Est-ce que tu as appréhendé le premier essai ? Tout est allé tellement vite après l’acceptation du dossier PMA que je n’ai pas eu trop le temps de stresser. J’y croyais beaucoup pour le premier essai alors qu’on nous avait prévenus des faibles taux de réussite. J’étais donc plus dans un état d’euphorie que de stress.
- Comment tu qualifierais cette procédure d’un point de vue moral ?
- C’est difficile, très difficile à supporter moralement. Les médicaments, les rendez-vous, les examens sont vraiment lourds à supporter à long terme. C’est pour cela d’ailleurs que des périodes de repos sont conseillées entre les IAC.
-As-tu eu besoin de t’adapter professionnellement par rapport à cette procédure qui te prend du temps?

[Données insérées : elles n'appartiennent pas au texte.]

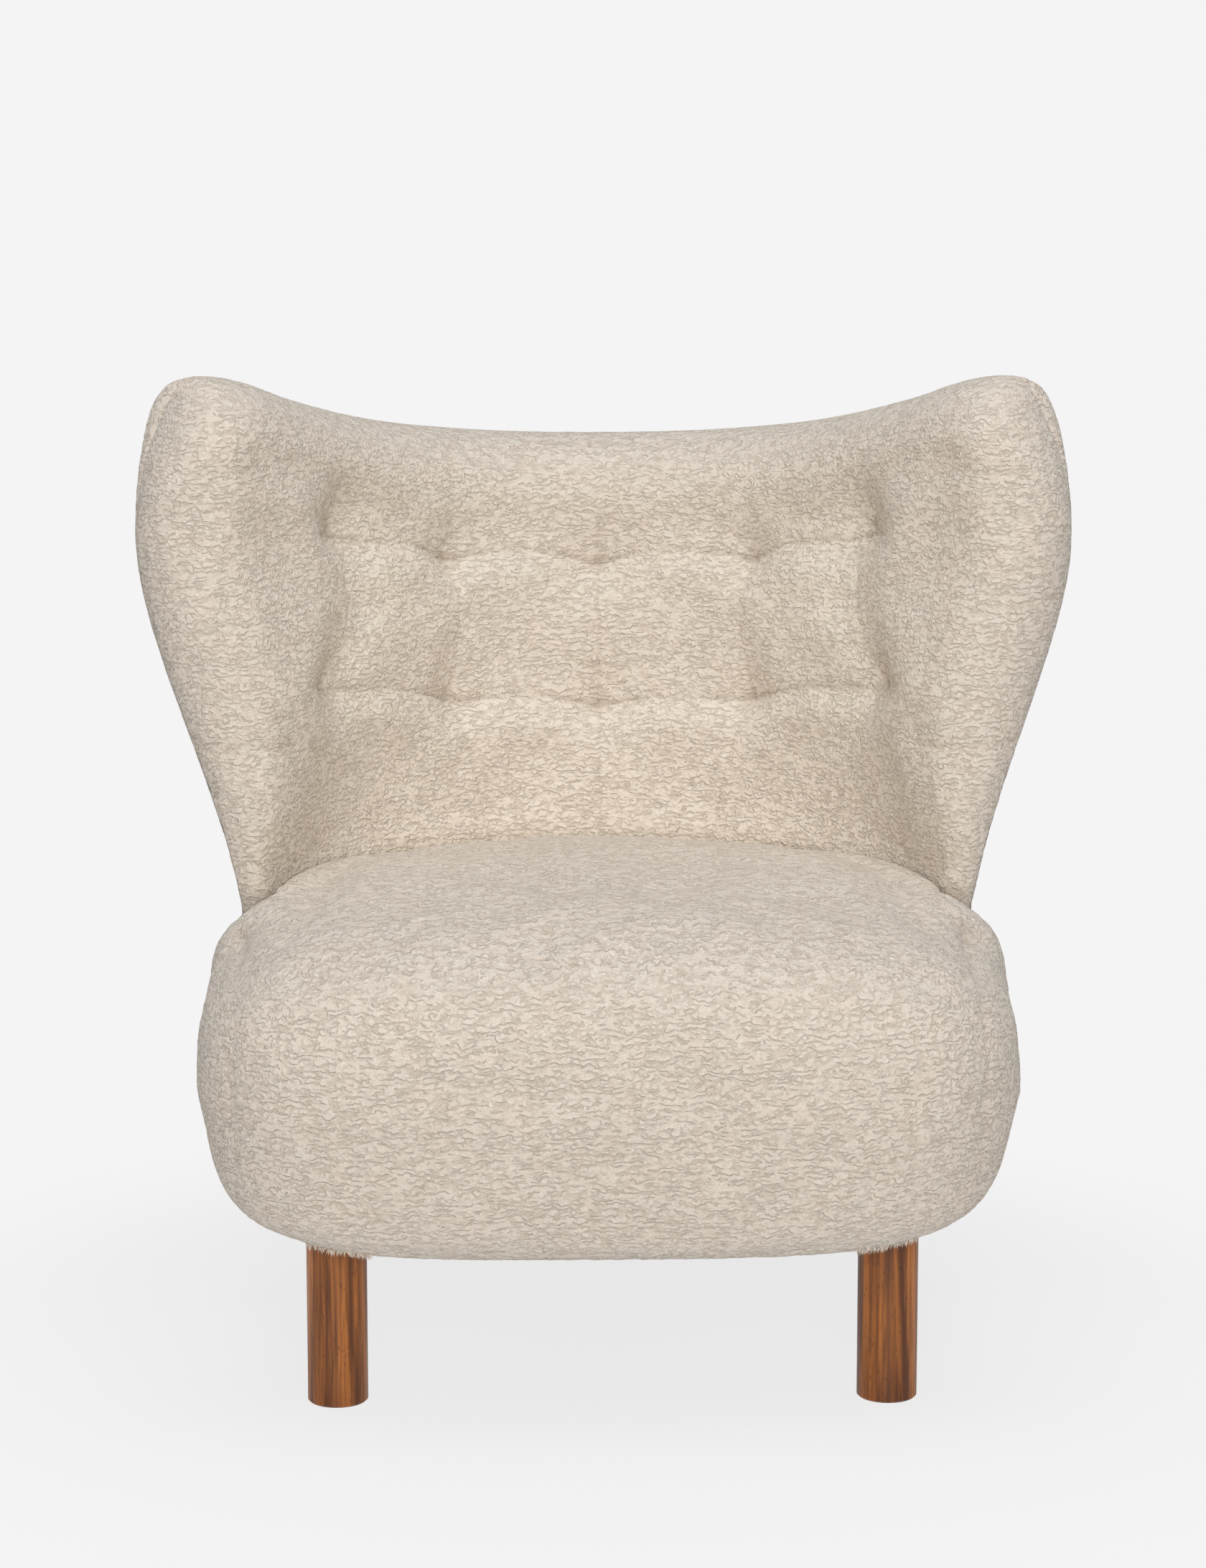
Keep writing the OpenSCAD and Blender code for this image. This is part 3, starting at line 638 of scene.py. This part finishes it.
def t_of(th, share, low):
    """Profile parameter for a share of the top (low 0) or of the side (low 1)."""
    pos = (th + np.pi) / (2 * np.pi) * (len(TH) - 1)
    i = np.clip(pos.astype(int), 0, len(TH) - 2)
    f = pos - i
    end, rim = mix(ARC_END[i], ARC_END[i + 1], f), mix(ARC_RIM[i], ARC_RIM[i + 1], f)
    want = rim + share * (end - rim) if low else share * rim
    out = np.empty(want.shape)
    for a in np.unique(i):
        here = i == a
        out[here] = mix(np.interp(want[here], ARC[a], T), np.interp(want[here], ARC[a + 1], T), f[here])
    return out


def seat_marks(p):
    """Seams and puckers of the seat cover: depth in millimetres and painted shade in them, from 0 to 1."""
    x, y, z = np.abs(p[..., 0] - LEAN), p[..., 1], p[..., 2]
    side = (x - 302 - 0.02 * (z - 300)) * 0.9
    here = ease((392 - z) / 14) * ease((z - 150) / 120) * ease((-150 - y) / 20)
    knot = np.where(y < -150, np.exp(-np.sqrt(side**2 + (z - 380) ** 2) / 9), 0)
    depth = here * (1.3 * bell(side, 3.4) + 2.4 * bell(side, 18)) + 4.5 * knot
    return depth, np.maximum(here * 0.22 * bell(side, 2.8), 0.6 * knot)


def seat_free(p, z_end):
    """1 where the seat is free to swell, 0 against the back and at its lower edge."""
    y, z = p[..., 1], p[..., 2]
    wall = wall_at(y, np.minimum(z, SEAT_H)) - np.abs(p[..., 0])
    near = mix(1, ease((wall - 4) / 40), ease((y - tip_front(z) + 110) / 60))
    return near * ease((y_inside(z) - y - 4) / 50) * ease((z - z_end) / 22)


def seat_faces(cells, rows):
    """Faces of the seat's outside: a square grid on top and rows of the side round it."""
    wide = 2 * cells + 1
    loop = loop_of(wide, wide)
    below = wide**2 + np.arange(len(loop))
    strip = [loop, below, np.roll(below, -1), np.roll(loop, -1)]
    return np.concatenate([grid_quads(wide, wide), np.stack(strip, -1),
                           grid_quads(rows, len(loop), wide**2, wrap=True, flip=True)])


def seat_start():
    g = np.linspace(-1, 1, 2 * SEAT_CELLS + 1)
    a, b = np.meshgrid(g, g, indexing="xy")
    rho, th = np.maximum(np.abs(a), np.abs(b)), np.arctan2(b, a)
    top = fit_wall(seat_raw(th, t_of(th, rho, 0)))
    n_top = normals(top)
    n_top = n_top if n_top[SEAT_CELLS, SEAT_CELLS, 2] > 0 else -n_top
    loop = loop_of(*th.shape)
    th_side = th.ravel()[loop]
    th_rows, share = np.broadcast_arrays(th_side, np.linspace(0, 1, SEAT_ROWS + 1)[:, None])
    side = fit_wall(seat_raw(th_rows, t_of(th_rows, share, 1)))
    n_side = normals(np.concatenate([side[:, -1:], side, side[:, :1]], 1))[:, 1:-1]
    half_way = SEAT_ROWS // 2
    if (n_side[half_way] * (side[half_way] - [0, SEAT_Y, MID])).sum() < 0:
        n_side = -n_side
    blend = n_top.reshape(-1, 3)[loop] + n_side[0]
    blend /= np.linalg.norm(blend, axis=-1, keepdims=True)
    n_side[0] = n_top.reshape(-1, 3)[loop] = blend
    free_top, free_side = seat_free(top, 0.0), seat_free(side, low_z(th_side))
    start_top = top - n_top * (4 * free_top)[..., None]
    start_side = side - n_side * (4 * free_side)[..., None]
    k = COARSE
    pins_side = 1 - free_side[k::k, ::k]
    pins_side[-1] = 1
    pins = np.concatenate([1 - free_top[::k, ::k].ravel(), pins_side.ravel()])
    points = np.concatenate([start_top[::k, ::k].reshape(-1, 3), start_side[k::k, ::k].reshape(-1, 3)])
    cover = points, seat_faces(SEAT_CELLS // k, SEAT_ROWS // k), pins, 8.0
    return cover, (loop, th_side, start_top, start_side, n_top, n_side, free_top, free_side)


def seat_dress(start, move, n, free):
    """The seat's outside with its swell, its stuffing and its seams."""
    p = start + move * free[..., None]
    quiet = ease((210 - p[..., 1]) / 60)
    return p + n * (free * (0.6 + broad(p) * 1.1) * quiet - seat_marks(p)[0])[..., None]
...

-Oui, et cela aussi est très dur à gérer. Il faut caler des rendez-vous et on ne choisit pas la date puisqu’on suit les cycles et les ovulations. Il faut donc s’adapter. Je suis professeur des écoles. Je m’arrange donc avec des collègues pour que je puisse échanger mes jours de travail ou bien partir très vite après la classe pour être à l’heure. Cela implique que l’entourage professionnel soit au courant et ce n’est pas simple psychologiquement, car on n’a pas vraiment envie d’étaler au grand jour ses problèmes de santé, surtout des problèmes d’infertilité.
- Pour obtenir le résultat de l’essai fait, as-tu un rendez-vous chez la gynécologue ou fais-tu tout simplement un test de grossesse ?
- Si les règles ne parviennent pas 12 jours après l’insémination, je fais une prise de sang en laboratoire. Le taux à ce stade-là n’est décelable qu’avec une prise de sang.
Est-ce que cette démarche vous a rendu plus complice dans votre couple ? La patience est la clé de la réussite ! Nous essayons depuis le départ de ne pas nous faire trop d’illusions, les mauvaises nouvelles sont moins dures à digérer. Dès le départ, nous nous sommes jurés que si tout cela était trop lourd à porter et pouvait mettre notre couple en danger, nous arrêterons. Tout ça nous a beaucoup rapproché. On sait aujourd’hui que malgré les difficultés nous sommes là l’un pour l’autre. Nous avons déjà beaucoup de chance car je ne suis pas sûre malheureusement que ça se passe comme cela pour tous les couples engagés en PMA."